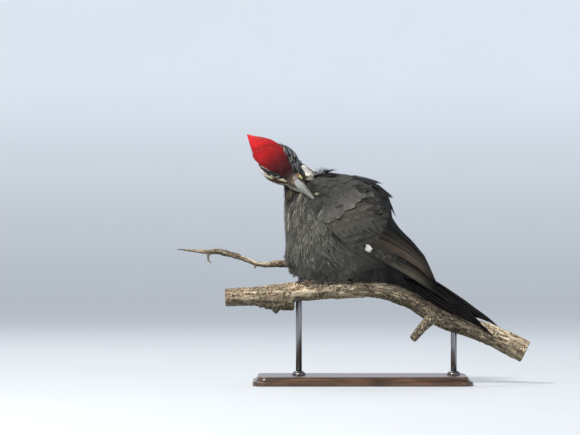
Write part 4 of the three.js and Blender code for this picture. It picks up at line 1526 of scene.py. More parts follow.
def skirt_coat():
    """Belly feathers that hang over the branch and hide the toes, as a resting bird's do."""
    piece = Piece("coat_skirt")
    shape = barbed(9, wispy, 0.38)
    n = 520
    x = rng.uniform(-97, 30, n)
    side = np.where(rng.random(n) < 0.5, -1, 1)
    wood = np.array([wood_top(at) for at in x])
    out = rng.uniform(14, 27, n)
    front = smooth(-78, -92, x)
    start = np.stack([x + 2, side * out * (1 - 0.5 * front), wood + rng.uniform(14, 24, n)], -1)
    start = COAT.project(start, -1.5, 4)
    hang = rng.uniform(-4, 3, n) * (1 - 0.5 * front)
    end_out = np.maximum(np.abs(start[:, 1]) * 0.75, 15.0 + 1.5 * rng.random(n))
    lifted = np.interp(x, [-98, -90, -80, -63, -42], [160, 149.5, 141, 136.5, 134.5])
    lifted = lifted + rng.uniform(-2.5, 3, n)
    low = np.where(x < -45, np.maximum(wood + hang, lifted), wood + hang)
    end = np.stack([start[:, 0] - 2 + 3 * rng.standard_normal(n), side * end_out, low], -1)
    outward = np.stack([0 * x, side, 0 * x], -1)
    bow = outward * rng.uniform(1.0, 3.0, n)[:, None]
    points = strung(start, end, shape, 3.2, unit(np.cross(unit(end - start), outward)), bow[:, None])
    # Painted shade between the locks.
    colour = marks_at(start) * (0.7 + 0.35 * smooth(0.3, 0.6, locks(start)))[:, None]
    tint = shaded(colour, shape, 0.7, PALE, 0.3 * rng.random(n) ** 2, 0.1)
    piece.add(points, shape, nearest_uv(start), tint)
    return piece


for coat in (shoulder_coat, ragged_back, messy_coverts, skirt_coat):
    coat().build(PLUMAGE, "black_feathers")


# ---------------------------------------------------------------- wings and tail

def blade_point(table, side, x, s, lift, bulge_share=None):
    """A point lift off a blade's outer face, where s runs from its upper edge to its lower one."""
    row = at_x(table, x)
    top_out, top_z, low_out, low_z = (row[..., k] for k in range(4))
    chord_out, chord_z = low_out - top_out, low_z - top_z
    size = np.hypot(chord_out, chord_z)
    bulge = row[..., 4] if bulge_share is None else bulge_share * size
    bow = bulge * 4 * s * (1 - s) * (np.abs(s - 0.5) < 0.5) + lift
    out = top_out + chord_out * s - chord_z / size * bow
    z = top_z + chord_z * s + chord_out / size * bow
    return BODY.world(np.stack([x, side * out, z], -1)), size


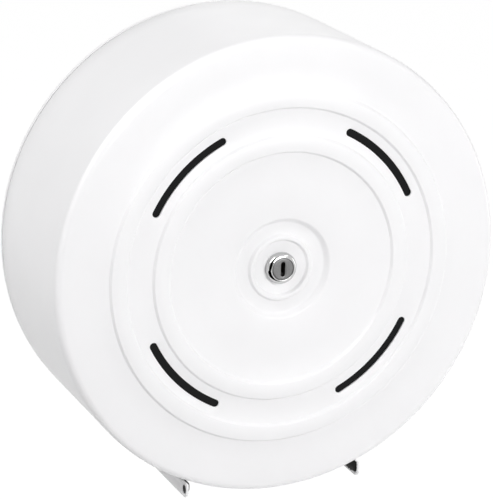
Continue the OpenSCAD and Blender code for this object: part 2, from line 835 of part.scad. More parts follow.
——
* [What is required] Of the lines above, how many include the word "part"? Reply with the number alone.

* [Completed exercise] 2